Air Force Banks on New ISR Strategy
The U.S. Air Force is shifting its emphasis in intelligence, surveillance and reconnaissance (ISR) away from platforms and toward data as it develops a new ISR strategy. Planners are aiming at a new approach that changes how ISR is undertaken and how it benefits decision makers and warfighters alike.
The new strategy is being built around a core philosophy: “We cannot continue to conduct ISR in the same old ways using the same old methods,” states Col. Johnson Rossow, USAF, Air Force A-2 chief of capabilities-based planning under the Future Warfare Directorate. “We need to be looking at … using old tools in new ways, or new tools in new ways.”
He continues that the Air Force is not going to be tied to a specific sensor or platform. And, it must be able to move forward leveraging big data through artificial intelligence and machine learning. “Future conflict will be decided based on who is fastest at collecting, correlating, fusing, analyzing and securely transporting the right decision-quality data across multiple domains to the right decision maker,” Col. Rossow warrants.
“We want to design [ISR strategy] from the data outward,” he states. “There is a lot of data already out there and collected in so many different ways, so we need to think about it that way.”
The strategy is still in draft form, but several elements dominate it. Col. Rossow says it is guided by several principles that reflect its general direction.
Fusion warfare with an emphasis on data is high on the list. This principle takes two approaches: bringing together data from different sources and looking at data differently. The Air Force is examining how best to fuse this diverse data, the colonel allows.

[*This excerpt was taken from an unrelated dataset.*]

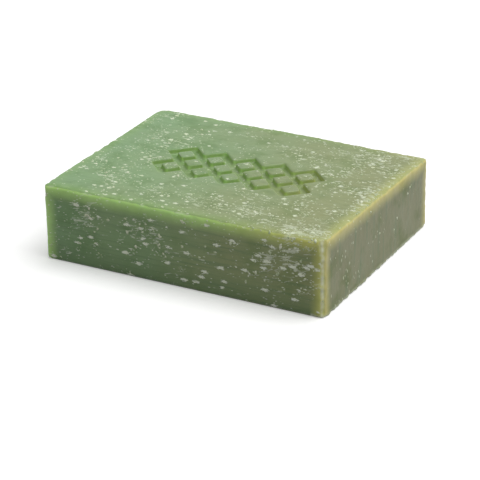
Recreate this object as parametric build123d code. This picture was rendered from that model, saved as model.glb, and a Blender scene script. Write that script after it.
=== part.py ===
from build123d import *
import os
from math import atan2, degrees

# A hand-cut bar of soap, one solid piece.
# Millimetres, Z up.  X runs along the bar, Y from its front long face to its back one.
# The origin lies on the flat base, under the middle of the bar.

# ---- driving dimensions ----
length = 88.0        # front long side
back_extra = 0.9     # the back long side was cut this much longer
width = 69.0         # front face to back face
front_height = 23.0  # thickness at the front face
back_height = 21.3   # thickness at the back face
corner_round = 1.4   # worn upright edges
worn_corner = 3.0    # the back left upright edge is worn rounder than the rest
top_round = 1.2      # worn rim of the top face
base_round = 0.8     # rim of the base
lozenge_size = 9.6   # across the corners of one lozenge in the pressed lattice
lozenge_count = 5    # lozenges along a row
row_count = 2        # rows
groove_wide = 2.2    # the grooves that draw the lozenges
groove_deep = 1.6
groove_corner = 0.6  # blunt corners between the grooves
lip_round = 0.5      # soft lips of the grooves

os.makedirs("parts", exist_ok=True)

# ---- the cut block ----
half_width = width / 2
half_front = length / 2
half_back = half_front + back_extra / 2
plan = Polygon(
    (-half_front, -half_width),
    (half_front, -half_width),
    (half_back, half_width),
    (-half_back, half_width),
    align=None,
)
block = extrude(plan, front_height)

# the cut of the top falls from the front face to the back face
fall = degrees(atan2(front_height - back_height, width))
middle_height = (front_height + back_height) / 2
top_plane = Plane((0, 0, middle_height), x_dir=(1, 0, 0), z_dir=Vector(0, 0, 1).rotate(Axis.X, -fall))
block = split(block, bisect_by=top_plane, keep=Keep.BOTTOM)

# ---- worn edges ----
uprights = block.edges().filter_by(Axis.Z).sort_by_distance((-half_back, half_width, 0))
block = fillet(uprights[1:], corner_round)
back_left = block.edges().filter_by(Axis.Z).sort_by_distance((-half_back, half_width, 0)).first
block = fillet(back_left, worn_corner)
base_rim = block.faces().sort_by(Axis.Z).first.edges()
block = fillet(base_rim, base_round)
top_rim = block.faces().sort_by(Axis.Z).last.edges()
block = fillet(top_rim, top_round)

# ---- lozenge lattice pressed into the middle of the top ----
across = lozenge_size / 2
lozenge = Polygon((-across, 0), (0, -across), (across, 0), (0, across), align=None)
outline = offset(lozenge, groove_wide / 2) - offset(lozenge, -groove_wide / 2)
places = GridLocations(lozenge_size, lozenge_size, lozenge_count, row_count)
lattice = Sketch() + [place * outline for place in places]
soap_bar = block - extrude(top_plane * lattice, -groove_deep)
walls = soap_bar.edges().filter_by(Axis((0, 0, 0), top_plane.z_dir))
soap_bar = fillet(walls, groove_corner)

# the lips are the edges of the top face that lie within the lattice
reach = lozenge_size * lozenge_count / 2 + groove_wide
top_edges = soap_bar.edges().filter_by(lambda e: abs(top_plane.to_local_coords(e.center()).Z) < 0.01)
lips = top_edges.filter_by(lambda e: abs(e.center().X) < reach and abs(e.center().Y) < reach)
soap_bar = fillet(lips, lip_round)

export_step(soap_bar, "parts/soap_bar.step")
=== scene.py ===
import math
import random
import bpy
import bmesh
import numpy as np
from mathutils import Matrix, Vector, noise


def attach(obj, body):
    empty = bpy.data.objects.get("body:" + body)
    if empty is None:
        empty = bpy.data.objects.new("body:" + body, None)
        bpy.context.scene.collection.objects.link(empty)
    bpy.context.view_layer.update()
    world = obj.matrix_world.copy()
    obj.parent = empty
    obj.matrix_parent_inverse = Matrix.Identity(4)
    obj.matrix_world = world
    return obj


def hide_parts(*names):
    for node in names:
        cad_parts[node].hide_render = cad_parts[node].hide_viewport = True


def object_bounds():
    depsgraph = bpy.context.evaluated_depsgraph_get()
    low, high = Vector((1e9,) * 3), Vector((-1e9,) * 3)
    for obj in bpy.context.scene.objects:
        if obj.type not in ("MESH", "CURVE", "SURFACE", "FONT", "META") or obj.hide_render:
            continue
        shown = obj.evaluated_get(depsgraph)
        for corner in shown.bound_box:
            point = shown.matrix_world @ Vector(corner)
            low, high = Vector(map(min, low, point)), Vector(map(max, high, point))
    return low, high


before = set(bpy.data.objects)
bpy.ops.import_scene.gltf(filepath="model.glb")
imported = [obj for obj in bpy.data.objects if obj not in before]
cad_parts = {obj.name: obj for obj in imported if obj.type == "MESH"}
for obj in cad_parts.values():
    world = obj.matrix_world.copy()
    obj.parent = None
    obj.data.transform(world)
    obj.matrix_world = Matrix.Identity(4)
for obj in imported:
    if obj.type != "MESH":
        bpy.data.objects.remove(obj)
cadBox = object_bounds()
mm = 0.001

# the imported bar's size, to a tenth of a millimetre
cadLength, cadWidth, cadHeight = [round(high - low, 4) for low, high in zip(*cadBox)]
print("frame loaded:", cadLength, cadWidth, cadHeight)


def deselectAll():
    bpy.ops.object.select_all(action="DESELECT")


def makeActive(piece):
    deselectAll()
    piece.select_set(True)
    bpy.context.view_layer.objects.active = piece


def editPiece(piece):
    makeActive(piece)
    bpy.ops.object.mode_set(mode="EDIT")


def leaveEdit():
    bpy.ops.object.mode_set(mode="OBJECT")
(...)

Agility also is high on the list. In ISR, this entails how to address intelligence problems in different ways, Col. Rossow says. “We don’t want to be stovepiped into collecting things in one manner or another,” he explains. Being sufficiently agile to examine issues in different ways is vital.
Multirole ISR is another important element. “We’re not just doing ISR for ISR’s sake,” the colonel avers. Platforms must perform multiple roles so that ISR information would hold value across the warfighting spectrum.
And, a related principle is that is must be multidomain. The Air Force is active in air, space, cyberspace and terrestrial domains, and it must be able to take advantage of all of them, Col. Rossow declares.
One driver of this new strategy is the future threat environment, which the colonel describes as necessitating a faster and more efficient ISR enterprise. Potential adversaries are improving their own forces based on U.S. capabilities, he offers.
“Traditional industrial-age approaches to modern information-age challenges will not suffice with the changing environment,” the colonel points out.
Col. Rossow says the Air Force has a good relationship with U.S. industry, but some needed technologies and capabilities are increasing in importance. The emphasis on data calls for improvements in how data is standardized and visualized, and the colonel also cites improved human-machine collaboration tools as a goal. The Air Force wants industry to bring its own ideas on achieving these capabilities, he adds.
The new ISR strategy should be ready by February, the colonel allows.
Details about the new strategy will be available at the Air Force A-2 Industry Symposium, a TS/SCI (NOFORN) event being held February 2, 2018, at NRO Headquarters in Chantilly, Virginia.